On the most disappointing moment:

The 2003 world Cup. We reached the final, we were playing so well, but we couldn't cross the final hurdle.

On the Generation Next

I enjoyed everyone's success. It is a team sport, in which it doesn't matter who performs, there might be 2-3 exceptional performances and those are supported by the rest. Talking about the new generation, all the guys, I've thoroughly enjoyed being part of the team. Bhuvneshwar [ Kumar] was not even born when I started playing, I have jokingly told some of them that when I come into the dressing room, they should say ' Good morning Sir'. If you are prepared to understand what youngsters are telling you, you learn more about the sport. I think this will continue. I’ve shared my experiences with them and it’s fun to do all that and not because I’m the senior-most member — it’s about breathing cricket.
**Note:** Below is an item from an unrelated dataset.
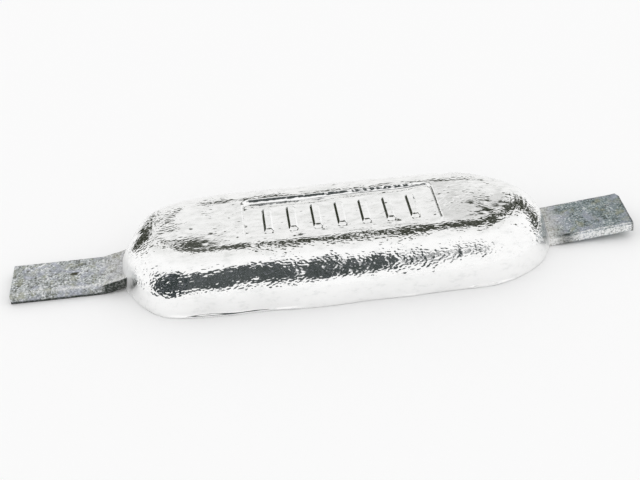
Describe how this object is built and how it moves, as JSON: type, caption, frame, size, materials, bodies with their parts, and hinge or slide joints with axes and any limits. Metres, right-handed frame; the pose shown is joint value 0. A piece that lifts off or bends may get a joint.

It doesn’t matter what stage of life you’re in.

Would he lead the campaign to include Cricket in the Olympics?

It is hardly 24 hours since I retired and already you are asking me.

On Taking Advice

You reach a stage when you understand whose advice you should take, who criticism is constructive and whose is not. People who were guiding me were close to me, and they usually didn't have a pen in their hands they had a cricket bat. I spoke to people and took the advice of people Cricket has always brought out that childlike exuberance in me, as it should in all cricket lovers.

On India having had a foreign coach for over 10 years

It is not about foreign coaches, it is about who is coaching and how best they can deliver results consistently. At this level, everybody knows how to play a cover drive. A coach is required for what happens [points to between the ears] here. So who do you go to then? As long as the relation between coach and player is healthy and if a player can confide in a coach and know that it won’t be leaked out. To have that confidence is so so important. It does not matter whether he is foreigner or Indian.